Extracted data entries:
------

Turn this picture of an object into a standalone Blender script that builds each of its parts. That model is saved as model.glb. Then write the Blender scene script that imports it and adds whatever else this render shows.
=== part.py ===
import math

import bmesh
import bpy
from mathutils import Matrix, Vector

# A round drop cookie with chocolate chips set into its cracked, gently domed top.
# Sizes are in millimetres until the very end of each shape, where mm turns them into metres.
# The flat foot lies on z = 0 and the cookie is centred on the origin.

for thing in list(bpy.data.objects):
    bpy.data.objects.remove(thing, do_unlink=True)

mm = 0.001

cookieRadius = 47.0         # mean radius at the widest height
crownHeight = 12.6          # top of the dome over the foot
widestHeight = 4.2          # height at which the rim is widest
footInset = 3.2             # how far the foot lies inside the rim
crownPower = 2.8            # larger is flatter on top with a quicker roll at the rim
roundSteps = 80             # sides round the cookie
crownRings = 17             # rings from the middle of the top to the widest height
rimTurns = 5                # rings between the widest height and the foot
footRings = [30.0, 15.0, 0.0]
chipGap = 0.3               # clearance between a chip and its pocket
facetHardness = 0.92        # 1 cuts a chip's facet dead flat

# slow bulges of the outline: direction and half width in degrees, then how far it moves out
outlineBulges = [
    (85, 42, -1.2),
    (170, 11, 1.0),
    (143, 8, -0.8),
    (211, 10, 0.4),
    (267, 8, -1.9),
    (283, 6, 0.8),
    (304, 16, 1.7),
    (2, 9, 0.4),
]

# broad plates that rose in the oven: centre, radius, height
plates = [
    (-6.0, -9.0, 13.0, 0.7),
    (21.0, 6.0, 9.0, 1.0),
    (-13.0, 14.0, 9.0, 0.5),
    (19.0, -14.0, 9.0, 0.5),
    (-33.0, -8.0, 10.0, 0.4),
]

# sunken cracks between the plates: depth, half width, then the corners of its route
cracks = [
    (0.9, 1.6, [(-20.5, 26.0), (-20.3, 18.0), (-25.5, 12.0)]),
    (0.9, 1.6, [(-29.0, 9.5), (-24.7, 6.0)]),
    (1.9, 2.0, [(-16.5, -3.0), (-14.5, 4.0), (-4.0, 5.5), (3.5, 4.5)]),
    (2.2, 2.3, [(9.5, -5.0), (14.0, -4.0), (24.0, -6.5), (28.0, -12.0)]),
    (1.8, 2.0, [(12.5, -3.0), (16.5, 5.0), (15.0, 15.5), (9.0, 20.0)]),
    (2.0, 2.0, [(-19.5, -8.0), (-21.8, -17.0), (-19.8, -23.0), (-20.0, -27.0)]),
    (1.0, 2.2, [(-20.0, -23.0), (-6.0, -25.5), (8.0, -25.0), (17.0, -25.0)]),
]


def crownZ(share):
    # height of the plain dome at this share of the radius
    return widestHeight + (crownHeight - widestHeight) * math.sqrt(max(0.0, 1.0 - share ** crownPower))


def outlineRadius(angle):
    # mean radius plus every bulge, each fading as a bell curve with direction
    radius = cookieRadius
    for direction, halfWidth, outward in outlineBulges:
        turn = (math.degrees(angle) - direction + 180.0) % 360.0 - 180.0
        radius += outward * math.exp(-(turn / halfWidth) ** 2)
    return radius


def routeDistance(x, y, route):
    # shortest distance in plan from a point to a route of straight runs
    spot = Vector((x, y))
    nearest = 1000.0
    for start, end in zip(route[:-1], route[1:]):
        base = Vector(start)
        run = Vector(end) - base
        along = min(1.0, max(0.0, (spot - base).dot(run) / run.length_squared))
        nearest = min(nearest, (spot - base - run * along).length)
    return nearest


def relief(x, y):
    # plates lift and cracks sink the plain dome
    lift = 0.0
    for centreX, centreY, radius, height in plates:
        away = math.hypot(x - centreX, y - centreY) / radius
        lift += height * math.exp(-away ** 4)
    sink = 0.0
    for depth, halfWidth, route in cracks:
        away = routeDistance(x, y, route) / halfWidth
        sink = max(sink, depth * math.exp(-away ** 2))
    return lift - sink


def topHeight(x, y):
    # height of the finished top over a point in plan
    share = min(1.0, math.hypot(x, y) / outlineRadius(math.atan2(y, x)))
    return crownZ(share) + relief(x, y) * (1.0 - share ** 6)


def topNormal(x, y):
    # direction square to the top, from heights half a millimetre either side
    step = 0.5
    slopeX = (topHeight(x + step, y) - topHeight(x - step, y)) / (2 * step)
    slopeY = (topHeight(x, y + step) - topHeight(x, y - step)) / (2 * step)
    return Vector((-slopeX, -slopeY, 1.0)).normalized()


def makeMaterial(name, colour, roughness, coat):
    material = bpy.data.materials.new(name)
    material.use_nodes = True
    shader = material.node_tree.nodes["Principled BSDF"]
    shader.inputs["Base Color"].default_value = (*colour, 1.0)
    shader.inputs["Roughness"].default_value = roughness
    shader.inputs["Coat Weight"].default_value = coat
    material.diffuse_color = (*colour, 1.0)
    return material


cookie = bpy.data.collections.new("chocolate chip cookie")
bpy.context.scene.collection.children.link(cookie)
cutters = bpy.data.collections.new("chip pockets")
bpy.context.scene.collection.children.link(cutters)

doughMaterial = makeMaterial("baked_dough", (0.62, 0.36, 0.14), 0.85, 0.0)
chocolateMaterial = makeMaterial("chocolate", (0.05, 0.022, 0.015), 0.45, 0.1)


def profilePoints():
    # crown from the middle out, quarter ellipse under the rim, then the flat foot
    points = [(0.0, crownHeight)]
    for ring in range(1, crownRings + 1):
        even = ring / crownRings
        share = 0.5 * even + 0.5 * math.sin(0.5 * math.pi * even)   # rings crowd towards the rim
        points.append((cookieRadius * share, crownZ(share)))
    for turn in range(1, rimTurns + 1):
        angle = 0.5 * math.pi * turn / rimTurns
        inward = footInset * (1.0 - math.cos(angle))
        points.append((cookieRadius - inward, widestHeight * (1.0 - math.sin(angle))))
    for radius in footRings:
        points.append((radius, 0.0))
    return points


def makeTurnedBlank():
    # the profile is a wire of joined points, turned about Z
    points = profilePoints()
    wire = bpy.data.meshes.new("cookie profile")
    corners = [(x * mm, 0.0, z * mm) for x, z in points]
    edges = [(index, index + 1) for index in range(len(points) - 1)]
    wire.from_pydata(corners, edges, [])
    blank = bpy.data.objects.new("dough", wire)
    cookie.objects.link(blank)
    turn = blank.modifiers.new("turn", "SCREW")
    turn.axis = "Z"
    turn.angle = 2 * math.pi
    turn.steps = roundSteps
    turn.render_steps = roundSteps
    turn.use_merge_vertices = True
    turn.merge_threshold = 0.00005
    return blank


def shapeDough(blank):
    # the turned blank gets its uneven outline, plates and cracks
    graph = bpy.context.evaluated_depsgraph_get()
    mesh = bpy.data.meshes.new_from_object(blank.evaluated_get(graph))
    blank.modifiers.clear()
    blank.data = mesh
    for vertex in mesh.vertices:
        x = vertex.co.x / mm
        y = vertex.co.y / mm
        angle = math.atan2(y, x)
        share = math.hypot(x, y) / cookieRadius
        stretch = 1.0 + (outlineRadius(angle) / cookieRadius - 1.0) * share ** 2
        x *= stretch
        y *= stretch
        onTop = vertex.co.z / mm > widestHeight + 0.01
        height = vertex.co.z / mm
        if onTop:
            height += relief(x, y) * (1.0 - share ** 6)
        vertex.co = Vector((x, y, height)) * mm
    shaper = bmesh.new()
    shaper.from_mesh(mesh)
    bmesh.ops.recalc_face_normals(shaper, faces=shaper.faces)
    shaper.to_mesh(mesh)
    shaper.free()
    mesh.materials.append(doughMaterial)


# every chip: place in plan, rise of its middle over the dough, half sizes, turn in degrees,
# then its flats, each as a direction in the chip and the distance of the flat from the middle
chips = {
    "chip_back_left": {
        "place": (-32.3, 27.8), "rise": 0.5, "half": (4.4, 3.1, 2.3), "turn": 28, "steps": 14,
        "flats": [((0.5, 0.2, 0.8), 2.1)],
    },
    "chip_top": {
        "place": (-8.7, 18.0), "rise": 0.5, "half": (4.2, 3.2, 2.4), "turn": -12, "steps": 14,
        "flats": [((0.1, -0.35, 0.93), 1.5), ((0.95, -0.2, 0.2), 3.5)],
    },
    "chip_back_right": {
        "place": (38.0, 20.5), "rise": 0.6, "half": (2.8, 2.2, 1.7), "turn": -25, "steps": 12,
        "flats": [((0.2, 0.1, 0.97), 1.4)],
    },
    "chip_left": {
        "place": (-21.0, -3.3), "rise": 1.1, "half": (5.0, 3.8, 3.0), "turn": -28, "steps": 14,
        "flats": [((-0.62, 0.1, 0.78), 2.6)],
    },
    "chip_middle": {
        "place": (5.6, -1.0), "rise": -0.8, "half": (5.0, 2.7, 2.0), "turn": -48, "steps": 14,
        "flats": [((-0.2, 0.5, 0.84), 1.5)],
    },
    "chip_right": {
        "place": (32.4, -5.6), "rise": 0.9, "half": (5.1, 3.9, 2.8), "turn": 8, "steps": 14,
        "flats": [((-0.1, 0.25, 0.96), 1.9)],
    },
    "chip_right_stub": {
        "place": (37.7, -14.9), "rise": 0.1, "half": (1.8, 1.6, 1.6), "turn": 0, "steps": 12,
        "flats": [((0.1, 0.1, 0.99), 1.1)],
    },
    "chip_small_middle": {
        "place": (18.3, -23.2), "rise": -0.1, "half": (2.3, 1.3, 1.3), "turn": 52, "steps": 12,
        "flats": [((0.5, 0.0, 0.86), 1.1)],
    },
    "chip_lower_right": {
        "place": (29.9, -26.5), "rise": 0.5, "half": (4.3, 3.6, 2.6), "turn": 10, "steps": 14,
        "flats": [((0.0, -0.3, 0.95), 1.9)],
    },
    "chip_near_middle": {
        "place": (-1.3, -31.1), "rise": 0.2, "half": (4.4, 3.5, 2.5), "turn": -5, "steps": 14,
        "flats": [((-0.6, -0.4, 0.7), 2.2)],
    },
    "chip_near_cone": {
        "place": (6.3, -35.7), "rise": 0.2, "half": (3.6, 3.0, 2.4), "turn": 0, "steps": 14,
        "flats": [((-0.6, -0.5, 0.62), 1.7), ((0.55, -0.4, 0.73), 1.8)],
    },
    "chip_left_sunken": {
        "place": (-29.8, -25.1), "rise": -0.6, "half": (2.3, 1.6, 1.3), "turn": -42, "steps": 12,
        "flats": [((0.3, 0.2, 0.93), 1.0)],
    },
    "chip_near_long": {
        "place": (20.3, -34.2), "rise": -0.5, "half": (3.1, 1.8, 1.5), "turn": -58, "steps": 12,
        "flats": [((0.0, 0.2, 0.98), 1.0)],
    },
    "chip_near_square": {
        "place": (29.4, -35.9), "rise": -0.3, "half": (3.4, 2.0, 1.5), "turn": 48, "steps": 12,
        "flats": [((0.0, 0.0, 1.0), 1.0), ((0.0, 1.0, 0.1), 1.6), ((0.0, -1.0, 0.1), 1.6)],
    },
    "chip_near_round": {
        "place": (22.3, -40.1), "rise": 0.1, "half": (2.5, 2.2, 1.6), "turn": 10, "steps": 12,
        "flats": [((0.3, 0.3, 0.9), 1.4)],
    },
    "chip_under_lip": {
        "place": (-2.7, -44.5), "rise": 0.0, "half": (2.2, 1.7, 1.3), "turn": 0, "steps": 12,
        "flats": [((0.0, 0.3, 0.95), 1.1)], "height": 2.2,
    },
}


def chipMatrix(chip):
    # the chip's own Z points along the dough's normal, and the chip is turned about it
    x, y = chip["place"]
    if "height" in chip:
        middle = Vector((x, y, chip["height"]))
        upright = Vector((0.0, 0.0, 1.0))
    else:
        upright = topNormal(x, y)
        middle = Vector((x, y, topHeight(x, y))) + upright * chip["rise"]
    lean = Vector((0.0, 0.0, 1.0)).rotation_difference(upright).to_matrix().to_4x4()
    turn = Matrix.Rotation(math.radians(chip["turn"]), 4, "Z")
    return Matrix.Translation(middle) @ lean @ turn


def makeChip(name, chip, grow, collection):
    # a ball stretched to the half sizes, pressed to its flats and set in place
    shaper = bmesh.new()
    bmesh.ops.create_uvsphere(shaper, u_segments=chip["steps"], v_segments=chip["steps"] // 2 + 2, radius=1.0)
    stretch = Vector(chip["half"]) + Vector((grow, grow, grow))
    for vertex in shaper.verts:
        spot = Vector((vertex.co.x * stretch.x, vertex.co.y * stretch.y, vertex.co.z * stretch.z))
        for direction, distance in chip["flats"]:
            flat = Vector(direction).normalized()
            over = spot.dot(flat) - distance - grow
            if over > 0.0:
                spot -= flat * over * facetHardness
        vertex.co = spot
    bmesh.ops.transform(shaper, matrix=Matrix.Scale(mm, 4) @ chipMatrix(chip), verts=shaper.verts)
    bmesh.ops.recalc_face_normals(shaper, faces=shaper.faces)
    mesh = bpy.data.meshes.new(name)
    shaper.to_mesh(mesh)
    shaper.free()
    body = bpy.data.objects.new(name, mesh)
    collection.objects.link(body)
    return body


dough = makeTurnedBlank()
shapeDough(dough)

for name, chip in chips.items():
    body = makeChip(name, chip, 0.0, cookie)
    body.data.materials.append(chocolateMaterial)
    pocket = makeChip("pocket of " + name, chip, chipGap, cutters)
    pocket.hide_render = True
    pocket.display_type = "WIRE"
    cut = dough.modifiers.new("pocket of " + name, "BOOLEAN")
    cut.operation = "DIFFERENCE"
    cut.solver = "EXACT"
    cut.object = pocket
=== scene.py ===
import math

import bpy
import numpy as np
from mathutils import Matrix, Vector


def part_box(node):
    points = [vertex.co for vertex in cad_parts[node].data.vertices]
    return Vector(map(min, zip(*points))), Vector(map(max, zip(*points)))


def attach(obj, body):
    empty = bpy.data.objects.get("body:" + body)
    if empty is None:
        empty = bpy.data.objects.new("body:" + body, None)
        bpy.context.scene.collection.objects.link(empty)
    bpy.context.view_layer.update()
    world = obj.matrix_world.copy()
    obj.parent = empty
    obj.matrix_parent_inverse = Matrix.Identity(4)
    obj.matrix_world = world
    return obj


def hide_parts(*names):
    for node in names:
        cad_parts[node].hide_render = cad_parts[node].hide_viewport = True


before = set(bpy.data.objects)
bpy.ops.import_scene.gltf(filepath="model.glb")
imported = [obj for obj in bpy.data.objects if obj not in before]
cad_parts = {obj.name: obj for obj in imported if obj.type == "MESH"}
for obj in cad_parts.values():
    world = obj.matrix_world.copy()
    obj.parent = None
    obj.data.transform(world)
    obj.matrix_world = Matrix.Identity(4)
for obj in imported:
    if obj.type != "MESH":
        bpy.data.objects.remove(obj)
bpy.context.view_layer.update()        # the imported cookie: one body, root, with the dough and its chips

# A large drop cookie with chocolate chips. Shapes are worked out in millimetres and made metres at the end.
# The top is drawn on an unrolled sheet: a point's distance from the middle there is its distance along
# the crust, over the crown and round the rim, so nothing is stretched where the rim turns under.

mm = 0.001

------

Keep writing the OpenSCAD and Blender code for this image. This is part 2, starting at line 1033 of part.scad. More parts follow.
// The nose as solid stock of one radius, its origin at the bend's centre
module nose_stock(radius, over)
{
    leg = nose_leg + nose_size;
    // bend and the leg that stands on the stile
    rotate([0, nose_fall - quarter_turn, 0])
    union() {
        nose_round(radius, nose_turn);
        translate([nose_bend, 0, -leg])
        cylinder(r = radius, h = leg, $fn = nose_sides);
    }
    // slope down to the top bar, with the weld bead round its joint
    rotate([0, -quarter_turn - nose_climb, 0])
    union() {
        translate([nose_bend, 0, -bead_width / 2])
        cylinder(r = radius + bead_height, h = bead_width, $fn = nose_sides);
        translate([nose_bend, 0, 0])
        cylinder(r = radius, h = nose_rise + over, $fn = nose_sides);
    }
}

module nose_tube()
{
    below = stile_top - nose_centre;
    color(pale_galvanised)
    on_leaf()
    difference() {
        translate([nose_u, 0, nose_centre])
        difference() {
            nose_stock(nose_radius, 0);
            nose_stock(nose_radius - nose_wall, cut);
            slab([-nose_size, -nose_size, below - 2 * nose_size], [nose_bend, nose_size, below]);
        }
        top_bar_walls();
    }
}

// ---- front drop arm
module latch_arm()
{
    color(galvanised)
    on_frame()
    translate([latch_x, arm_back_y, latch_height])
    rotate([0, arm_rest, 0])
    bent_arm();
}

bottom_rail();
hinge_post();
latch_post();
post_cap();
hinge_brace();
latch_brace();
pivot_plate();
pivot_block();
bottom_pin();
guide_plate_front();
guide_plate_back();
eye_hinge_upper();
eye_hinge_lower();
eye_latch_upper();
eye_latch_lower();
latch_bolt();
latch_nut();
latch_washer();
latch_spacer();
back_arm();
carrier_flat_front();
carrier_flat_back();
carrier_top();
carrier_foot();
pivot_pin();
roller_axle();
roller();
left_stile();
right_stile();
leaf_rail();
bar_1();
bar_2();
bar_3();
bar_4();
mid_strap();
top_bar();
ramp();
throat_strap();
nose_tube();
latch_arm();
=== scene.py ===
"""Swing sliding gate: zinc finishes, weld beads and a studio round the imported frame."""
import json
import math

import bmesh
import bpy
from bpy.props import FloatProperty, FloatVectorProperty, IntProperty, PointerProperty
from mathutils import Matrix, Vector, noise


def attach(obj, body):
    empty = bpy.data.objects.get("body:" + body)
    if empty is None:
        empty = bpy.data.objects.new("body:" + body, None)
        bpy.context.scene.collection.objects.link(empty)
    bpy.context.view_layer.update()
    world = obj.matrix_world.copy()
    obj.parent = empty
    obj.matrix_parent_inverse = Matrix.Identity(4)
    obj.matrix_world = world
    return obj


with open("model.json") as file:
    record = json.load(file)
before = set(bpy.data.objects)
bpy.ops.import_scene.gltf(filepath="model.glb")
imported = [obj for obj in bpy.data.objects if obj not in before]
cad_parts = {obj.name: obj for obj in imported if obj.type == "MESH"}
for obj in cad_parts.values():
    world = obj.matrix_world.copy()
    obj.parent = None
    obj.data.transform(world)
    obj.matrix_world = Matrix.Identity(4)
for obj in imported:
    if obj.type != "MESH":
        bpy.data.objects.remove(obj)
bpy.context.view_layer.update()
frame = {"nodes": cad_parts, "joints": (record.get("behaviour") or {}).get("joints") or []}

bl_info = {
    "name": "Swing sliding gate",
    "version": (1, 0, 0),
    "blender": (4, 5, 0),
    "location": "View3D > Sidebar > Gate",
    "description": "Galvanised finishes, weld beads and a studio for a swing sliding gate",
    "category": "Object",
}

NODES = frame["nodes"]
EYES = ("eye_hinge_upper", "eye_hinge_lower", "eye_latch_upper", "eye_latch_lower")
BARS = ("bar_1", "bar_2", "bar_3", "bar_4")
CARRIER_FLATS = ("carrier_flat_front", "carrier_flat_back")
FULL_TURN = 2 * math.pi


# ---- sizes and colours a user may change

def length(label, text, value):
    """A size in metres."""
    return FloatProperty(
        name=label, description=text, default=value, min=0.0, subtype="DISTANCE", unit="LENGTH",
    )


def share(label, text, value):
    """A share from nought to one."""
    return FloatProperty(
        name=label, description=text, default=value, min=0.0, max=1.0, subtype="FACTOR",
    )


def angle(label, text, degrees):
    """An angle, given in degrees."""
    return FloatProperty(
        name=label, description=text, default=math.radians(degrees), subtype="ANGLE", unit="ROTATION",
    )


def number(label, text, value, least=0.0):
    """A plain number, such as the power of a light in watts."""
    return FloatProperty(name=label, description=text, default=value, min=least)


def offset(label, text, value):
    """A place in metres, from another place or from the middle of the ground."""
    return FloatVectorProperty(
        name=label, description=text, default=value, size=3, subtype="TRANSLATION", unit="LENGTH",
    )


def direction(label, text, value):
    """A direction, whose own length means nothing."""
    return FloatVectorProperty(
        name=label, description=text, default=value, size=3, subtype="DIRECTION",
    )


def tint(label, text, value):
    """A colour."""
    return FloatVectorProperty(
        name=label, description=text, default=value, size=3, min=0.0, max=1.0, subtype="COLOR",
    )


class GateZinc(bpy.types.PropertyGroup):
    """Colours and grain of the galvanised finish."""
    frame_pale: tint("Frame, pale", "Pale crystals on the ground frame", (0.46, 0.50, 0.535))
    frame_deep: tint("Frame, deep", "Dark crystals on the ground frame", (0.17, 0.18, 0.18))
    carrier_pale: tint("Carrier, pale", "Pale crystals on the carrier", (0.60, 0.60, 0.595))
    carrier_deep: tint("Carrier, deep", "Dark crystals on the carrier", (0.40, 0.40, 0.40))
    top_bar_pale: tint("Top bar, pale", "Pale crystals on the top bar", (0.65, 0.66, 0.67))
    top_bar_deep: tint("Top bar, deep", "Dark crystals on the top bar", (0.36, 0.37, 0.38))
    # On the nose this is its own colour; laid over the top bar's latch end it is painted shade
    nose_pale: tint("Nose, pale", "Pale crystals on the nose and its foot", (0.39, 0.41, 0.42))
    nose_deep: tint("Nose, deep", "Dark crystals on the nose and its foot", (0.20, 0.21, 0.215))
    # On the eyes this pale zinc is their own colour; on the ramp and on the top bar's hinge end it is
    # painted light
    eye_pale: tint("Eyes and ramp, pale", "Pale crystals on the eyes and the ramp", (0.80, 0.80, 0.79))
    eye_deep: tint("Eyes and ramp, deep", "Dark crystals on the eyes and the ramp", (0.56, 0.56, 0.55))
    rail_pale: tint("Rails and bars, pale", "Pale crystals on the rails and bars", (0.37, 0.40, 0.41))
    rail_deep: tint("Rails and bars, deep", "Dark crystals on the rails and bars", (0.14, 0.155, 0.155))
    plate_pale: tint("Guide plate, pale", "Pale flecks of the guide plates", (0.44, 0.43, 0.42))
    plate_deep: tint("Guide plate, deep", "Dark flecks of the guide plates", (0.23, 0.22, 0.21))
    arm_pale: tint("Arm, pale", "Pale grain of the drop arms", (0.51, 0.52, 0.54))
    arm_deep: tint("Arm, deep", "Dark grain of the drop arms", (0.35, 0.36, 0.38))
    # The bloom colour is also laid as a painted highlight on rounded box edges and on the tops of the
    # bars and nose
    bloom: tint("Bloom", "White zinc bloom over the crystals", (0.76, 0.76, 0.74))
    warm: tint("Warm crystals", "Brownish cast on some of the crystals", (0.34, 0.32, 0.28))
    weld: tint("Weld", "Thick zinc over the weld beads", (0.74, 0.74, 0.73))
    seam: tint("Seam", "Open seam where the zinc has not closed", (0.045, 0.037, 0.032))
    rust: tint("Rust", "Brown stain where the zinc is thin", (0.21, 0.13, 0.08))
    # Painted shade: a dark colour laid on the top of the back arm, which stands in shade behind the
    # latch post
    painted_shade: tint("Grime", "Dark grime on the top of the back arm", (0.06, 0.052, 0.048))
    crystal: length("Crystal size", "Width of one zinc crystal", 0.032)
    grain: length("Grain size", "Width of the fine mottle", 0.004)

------

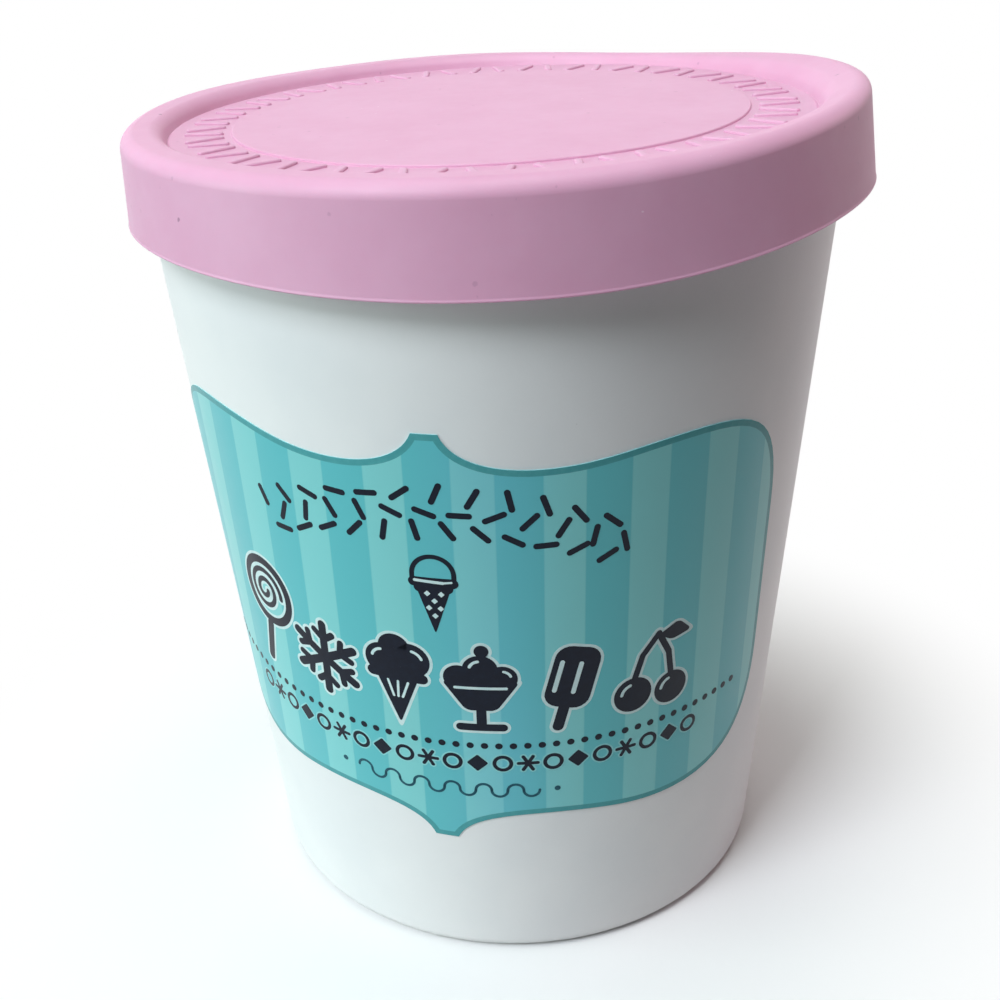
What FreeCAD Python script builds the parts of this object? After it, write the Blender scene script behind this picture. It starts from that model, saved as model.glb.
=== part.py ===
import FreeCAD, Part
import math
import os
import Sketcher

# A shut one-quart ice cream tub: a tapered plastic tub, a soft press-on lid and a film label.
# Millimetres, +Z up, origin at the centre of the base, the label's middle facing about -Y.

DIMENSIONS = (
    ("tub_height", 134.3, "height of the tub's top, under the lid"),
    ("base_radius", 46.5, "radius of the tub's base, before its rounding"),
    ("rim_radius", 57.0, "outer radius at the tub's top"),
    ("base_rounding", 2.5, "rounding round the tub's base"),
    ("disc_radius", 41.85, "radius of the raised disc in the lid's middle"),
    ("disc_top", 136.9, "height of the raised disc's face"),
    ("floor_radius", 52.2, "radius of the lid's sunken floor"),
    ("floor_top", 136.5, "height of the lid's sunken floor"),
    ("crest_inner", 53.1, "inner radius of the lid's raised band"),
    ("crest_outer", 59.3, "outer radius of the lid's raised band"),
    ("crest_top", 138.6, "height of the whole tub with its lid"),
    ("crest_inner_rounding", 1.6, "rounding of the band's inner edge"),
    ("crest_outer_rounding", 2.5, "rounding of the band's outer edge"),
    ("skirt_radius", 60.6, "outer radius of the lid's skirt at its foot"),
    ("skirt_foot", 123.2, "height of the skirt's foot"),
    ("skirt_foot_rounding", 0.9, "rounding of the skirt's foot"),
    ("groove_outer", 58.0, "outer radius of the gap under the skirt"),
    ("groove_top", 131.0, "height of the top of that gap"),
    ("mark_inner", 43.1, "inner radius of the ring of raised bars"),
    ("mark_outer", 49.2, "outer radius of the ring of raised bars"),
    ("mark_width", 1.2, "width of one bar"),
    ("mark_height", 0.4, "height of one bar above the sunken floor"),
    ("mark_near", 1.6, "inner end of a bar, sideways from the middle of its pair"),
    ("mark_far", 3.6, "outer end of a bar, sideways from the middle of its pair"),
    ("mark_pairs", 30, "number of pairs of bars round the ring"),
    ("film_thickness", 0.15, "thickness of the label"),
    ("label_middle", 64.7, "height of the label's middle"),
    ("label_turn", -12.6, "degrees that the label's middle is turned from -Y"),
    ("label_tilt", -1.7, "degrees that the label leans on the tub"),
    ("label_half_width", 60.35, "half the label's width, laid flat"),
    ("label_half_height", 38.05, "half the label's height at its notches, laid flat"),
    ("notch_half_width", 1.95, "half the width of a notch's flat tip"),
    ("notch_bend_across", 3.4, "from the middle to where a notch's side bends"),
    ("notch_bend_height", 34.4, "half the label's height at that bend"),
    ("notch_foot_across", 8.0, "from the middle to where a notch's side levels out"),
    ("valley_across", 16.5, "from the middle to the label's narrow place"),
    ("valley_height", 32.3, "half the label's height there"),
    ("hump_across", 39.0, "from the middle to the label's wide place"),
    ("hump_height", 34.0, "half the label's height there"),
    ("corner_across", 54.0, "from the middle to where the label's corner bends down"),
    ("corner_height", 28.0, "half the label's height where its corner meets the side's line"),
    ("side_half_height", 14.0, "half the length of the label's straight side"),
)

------

• EXERCISE DETAILS
Copy out exactly the lines from the one with "bottom_pin();" through the one with "from mathutils import Matrix, Vector, noise", counting both ends, and no other lines.

• ANSWER FOR THE TASK
bottom_pin();
guide_plate_front();
guide_plate_back();
eye_hinge_upper();
eye_hinge_lower();
eye_latch_upper();
eye_latch_lower();
latch_bolt();
latch_nut();
latch_washer();
latch_spacer();
back_arm();
carrier_flat_front();
carrier_flat_back();
carrier_top();
carrier_foot();
pivot_pin();
roller_axle();
roller();
left_stile();
right_stile();
leaf_rail();
bar_1();
bar_2();
bar_3();
bar_4();
mid_strap();
top_bar();
ramp();
throat_strap();
nose_tube();
latch_arm();
=== scene.py ===
"""Swing sliding gate: zinc finishes, weld beads and a studio round the imported frame."""
import json
import math

import bmesh
import bpy
from bpy.props import FloatProperty, FloatVectorProperty, IntProperty, PointerProperty
from mathutils import Matrix, Vector, noise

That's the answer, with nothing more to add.